Written by: Matthew Boman |   Directed by: Matthew Boman |  Genre: Documentary

 And so it begins. As I’m blasted with various newsreel clips and listening to a fun “sounding” song that sounds suspiciously like YMCA, I was pretty sure I was going to like this film. By the time the credits rolled, again to the same song, I was patting myself on the back because I was right. Blurring Man was as good as I dared hope, and then some. Matthew Boman has fused together an interesting, and oddly funny film that revolves around a festival meant to celebrate freedom. But many aspects, including legal, seem anything but free. The quick version of this review? Pretty darn good film. Maybe a tiny bit longer than it should have been, but I’ll get into that below. What better place to explore what is perceived to be American freedom, than through the eyes of a Hispanic day laborer? After some on the spot interviews, among other things, Matthew Boman decides to nab Elmer for this film and the rest as they say is history. Forming the rest of his team with the help of Craigslist, Matthew Boman begins this adventurous road trip to the Burning Man festival, and almost immediately things don’t go as planned – this includes a cease and desist order.
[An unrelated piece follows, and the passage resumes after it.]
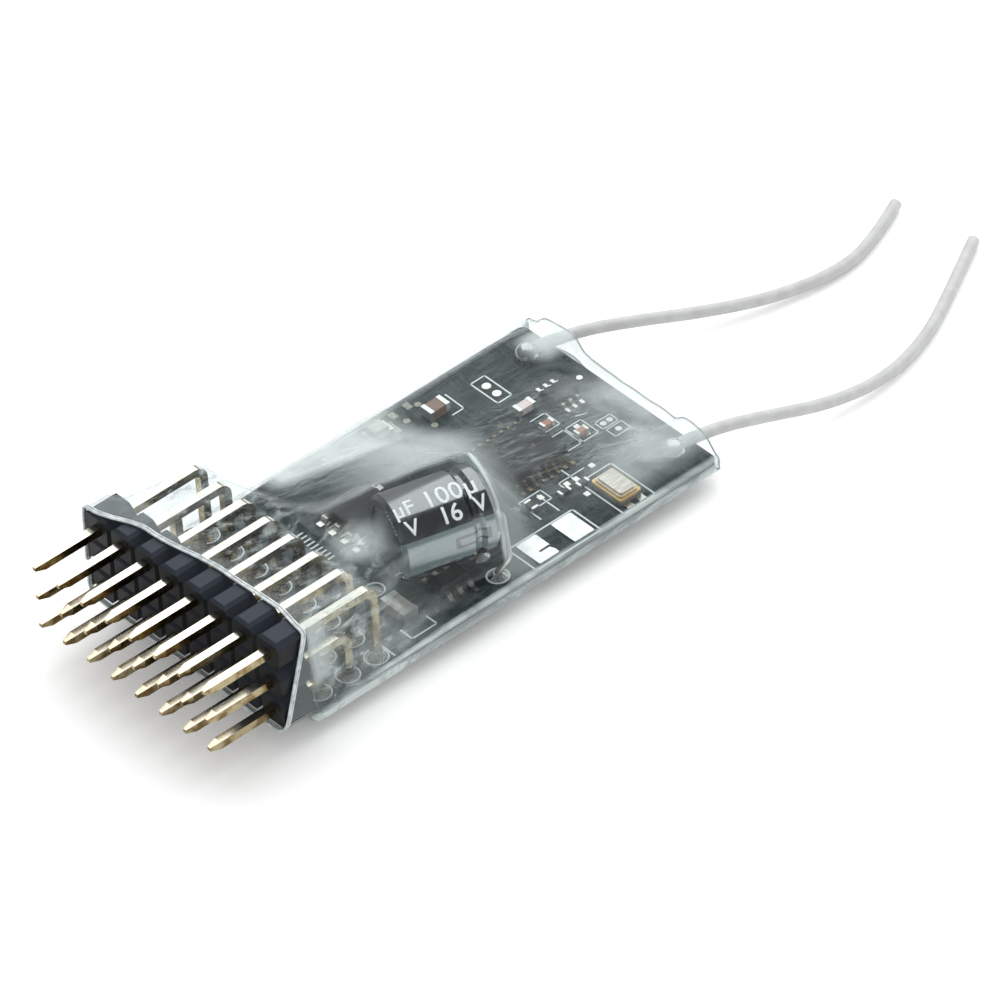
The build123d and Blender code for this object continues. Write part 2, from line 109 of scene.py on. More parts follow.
def add_camera():
    bpy.ops.object.camera_add()
    camera = bpy.context.object
    camera.name = "photo_camera"
    camera.data.lens = camera_lens
    camera.data.sensor_width = camera_sensor
    camera.data.sensor_fit = "HORIZONTAL"
    camera.data.clip_start = 0.01
    camera.data.clip_end = 10
    turn = Matrix((camera_right, camera_up, camera_back)).transposed().to_4x4()
    camera.matrix_world = Matrix.Translation(camera_place * MM) @ turn
    bpy.context.scene.camera = camera


add_camera()


# Shader maths written as Python expressions
class Level:
    """A number that varies over a surface."""

    def __init__(self, paint, socket):
        self.paint = paint
        self.socket = socket

    def maths(self, operation, *others):
        return self.paint.maths(operation, self, *others)

    def __add__(self, other):
        return self.maths("ADD", other)

    __radd__ = __add__

    def __sub__(self, other):
        return self.maths("SUBTRACT", other)

    def __rsub__(self, other):
        return self.paint.maths("SUBTRACT", other, self)

    def __mul__(self, other):
        return self.maths("MULTIPLY", other)

    __rmul__ = __mul__

    def __pow__(self, other):
        return self.maths("POWER", other)

    def __abs__(self):
        return self.maths("ABSOLUTE")

    def most(self, other):
        return self.maths("MAXIMUM", other)

    def least(self, other):
        return self.maths("MINIMUM", other)

    def rise(self, start, end, top=1.0):
        """0 below start, top above end, smooth between."""
        settings = {"interpolation_type": "SMOOTHSTEP"}
        values = {"Value": self, "From Min": start, "From Max": end, "To Min": 0.0, "To Max": top}
        return Level(self.paint, self.paint.node("ShaderNodeMapRange", settings, values, "Result"))

    def band(self, middle, half, soft):
        """1 within half of the middle, 0 beyond the soft edge."""
        return 1 - abs(self - middle).rise(half, half + soft)

    def between(self, start, full, fading, end):
        """0 outside start and end, and 1 from full to fading."""
        return self.rise(start, full) * (1 - self.rise(fading, end))


class NodeTree:
    """A tree of shader nodes, in which one method makes each new node."""

    def __init__(self, tree):
        self.tree = tree

    def node(self, kind, settings, values, output=0):
        made = self.tree.nodes.new(kind)
        for name, value in settings.items():
            setattr(made, name, value)
        for name, value in values.items():
            self.feed(made.inputs[name], value)
        return made.outputs[output]

    def feed(self, socket, value):
        if isinstance(value, Level):
            value = value.socket
        if isinstance(value, bpy.types.NodeSocket):
            self.tree.links.new(value, socket)
        else:
            socket.default_value = value

    def maths(self, operation, *values):
        return Level(self, self.node("ShaderNodeMath", {"operation": operation}, dict(enumerate(values))))

    def split(self, vector):
        """A vector's three parts as levels."""
        first = self.node("ShaderNodeSeparateXYZ", {}, {0: vector})
        return [Level(self, output) for output in first.node.outputs]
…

 Apparently, the folks who put on the annual freedom fest don’t want Boman to make his film, and they’re willing to go to almost any length to stop him. But the show must go on, and it does. This festival, is the ultimate party in the middle of nowhere. Americans are essentially free to do whatever and it all ends with the burning of a huge, wooden man. I swear I’ve seen that somewhere before? The point of this film is to throw a day laboring man who is not a middle class American into the fray and see how he fits in. How he is accepted by the festival goers – how Elmer fares in this celebration of freedom that feels like a parody. The film has it’s moments, both serious… in a tongue in cheek sort of way, and outright funny. But there is a definite message here. Why not find out what that message is by watching the film for yourself?

 For fear of being tasered, Hahaha – loved that part, Matthew Boman was advised on a way to keep making his film, and distribute it… without fear of a lawsuit. Aside from the obvious parody film title, Boman actually blurs out a “lot” of this film. It works, I suppose. It also saves his ass… however, it really gets distracting. With all that said, and the reasons fully understood, I felt that Blurring Man was a little long. I feel that had this film been around the hour mark, the pacing would have been slicker – and the film would have benefitted. There is some filler, and since there’s a lot of blurry action going on, some cuts would not have harmed the narrative at all. Just tightened it up. This is my humble opinion, and only that.

 Blurring Man is political, it’s even a little sad. But it’s also a fun adventure with some classic funny moments. It definitely educates, and the choice of Elmer was a good one. He is the everyman. A viewer can easily relate. I have no problem recommending this movie because I had fun watching it. If I had a good time, there’s no reason you won’t as well. Thank you for reading. Three and a half stars.